The Tale of Laurel Touby, Bold Millionairess, So Far

I was recently at a tony wedding party — it was really fun! Hooray for love! — and all the women there were talking about, among other things of course, their dresses. It was all “Oh I got this at a sample sale” and the like. Everyone wanted to be clear that she hadn’t paid full price. Many of them even hadn’t. It was as if buying retail was a crime. And it was slightly scandalous (as if it were, like, 1890) that one somewhat New York-famous guest was wearing sneakers. They looked like Vans, people thought. But I pointed out that they were in fact Bottega Veneta sneakers — so, expensive, suede, woven vans — which retail for $560. So that was actually okay, I think.

This party took place the same weekend as Laurel Touby and Jon Fine’s “Housewarming and Art Party.” “Three long years ago,” the invitation went, “we invited our friends to a Housebreak party at our new apartment. With the assistance of giant Sharpies, spray paint, and sledgehammers, many of you played an invaluable role in the earliest stage of our renovation.” Among the invitees to this housewarming were novelist (etc.) Kurt Andersen, Flavorpill’s Mark Mangan, Craigslist’s Craig Newmark and enduring New York guest list names like Felix Salmon and Daniel Radosh. Not so fancy really.
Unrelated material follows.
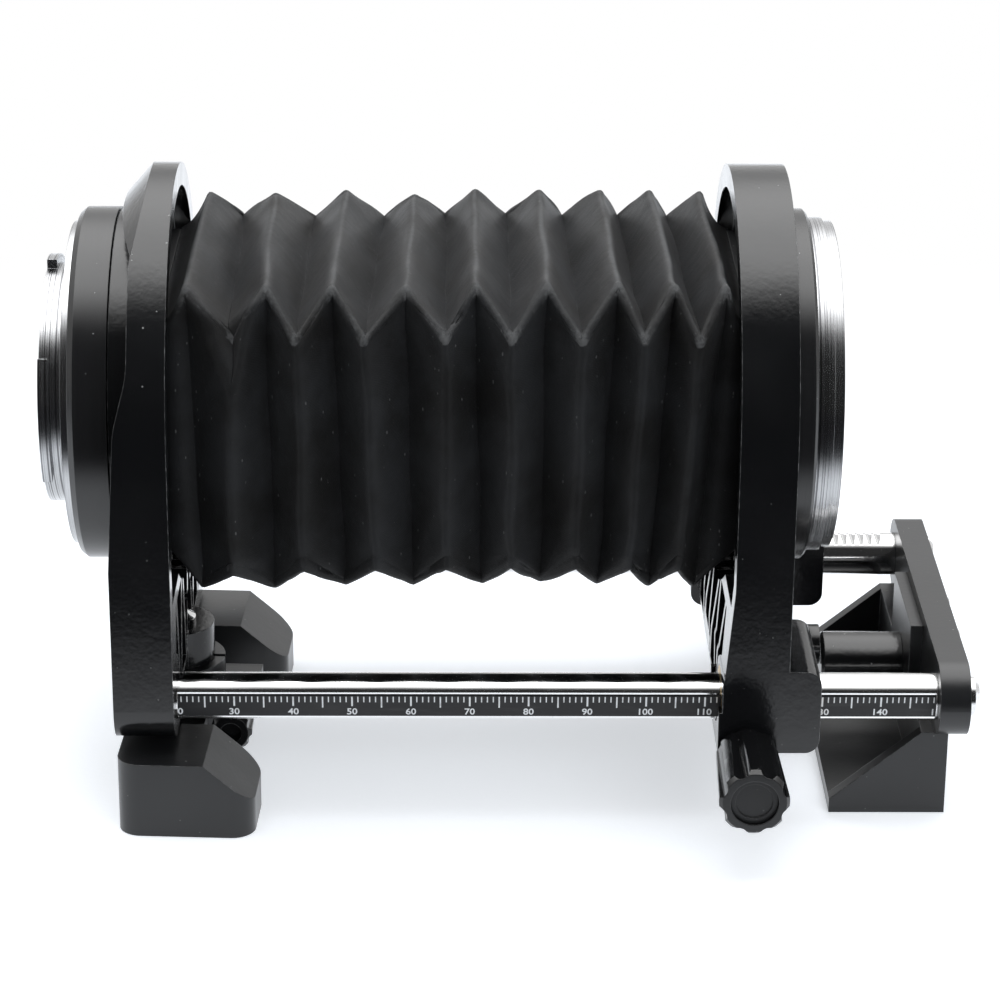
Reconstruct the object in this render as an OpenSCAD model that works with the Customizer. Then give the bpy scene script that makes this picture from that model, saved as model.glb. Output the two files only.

This is what their apartment looked like three years ago. This is what it looks like now. As she told the New York Times in a profile in today’s Home section, she bought the apartment for $3.9 million (actually, $3,905,000, according to city records, to be precise), from Natalie and Steven Judelson, lawyers who now make artisanal sea salt in Amagansett, and then “renovated and furnished it for an additional $2 million.” Touby describes the apartment as being “in the heart” of Silicon Alley; it is not, it is really located somewhere near the left ear of Silicon Alley. Touby bought the pad with the money she received from the sale of the company Mediabistro, in 2007. Estimates as to her actual take-home varied at the time; New York solidly put it at $12 million, as she owned 60% of the company, so that’s a minimum, though that doesn’t count any of the traditionally tasty post-sale executive retention fees.

Not very much cash on hand, actually, to have spent $6 million on an apartment.

And not what I would do with it, exactly, nor is it likely what you would do with it, but yet that’s not a stupid investment; the apartment is very large, and on a very nice block of 19th Street — their names are on the buzzer! — and has a pretty roof deck. As if a hot piece of Manhattan real estate ever did anyone wrong!

Besides, though this may be totally untrue, word is that residents in the building are granted free meals from the exceptional restaurant located on the ground floor, as a condition of the restaurant’s lease.

But after the apartment purchase, they spent a few months traveling the world, starting in late 2009, and adding that to the $6 million minimum on the apartment and the fact that they are “helping to put seven nieces, nephews and cousins through college,” I would suggest that they carefully mind their money. It goes away so fast. (What’s interesting is that Touby said at the time of the company sale that one of the few things she wanted was a car and a driver; the cost of her apartment and renovation could have paid for a car and driver for at least 75 years.) [Update: Touby said on Twitter today that the whole “desiring a car and driver” thing is false, and that it was a “misquote” from ages ago. Too bad, cars with drivers are great!]

People this morning have been scandalized by the Times article, which details the $30,000 couch and the $30,000 “leather, chain-mail and fur indoor swing.” (Sounds uncomfortable.)

Mostly people are horrified afresh at the display of dollar signs. To be sure, $60K on two pieces of furniture is conspicuous consumption. A $2-million renovation is an awful lot of renovation. Yet people in New York City do this all the time. They just do not often relate the price tags to the New York Times. Touby’s greatest contribution to New York is to derail the secrecy surrounding these kind of expenditures. So often the rich are trotted out, eager for a little attention, American-style — but only the right kind of attention. They don’t want to be gauche, so they don’t actually discuss how much all that splendor cost, even as they drag it before us.

Touby is doing us all a huge favor, ripping off this bandage of classy concealment. Going forward, the Home section should spurn the refined who are unwilling to put their checkbooks out there. From rich to poor, we’re too often easily scandalized by the sheer act of the naming of price, whether it be salary, shoes, rent or leather, chain-mail and fur swings.

Whatever your personal feelings, which are sure to vary, I think we can agree that 1. that really is too much to pay for a couch that’s not even really that great and 2. that this is the single most objectionable sentence from the Times slideshow of the Touby-Fine residence:

The spalted maple chairs and walnut slab table were made by John Houshmand. “Spalted,” according to Wikipedia is a timber pigmented by a fungus.

Did we actually just get “according to Wikipedia”’d by the Times? On the fairly common topic of spalting, no less? What is this world coming to?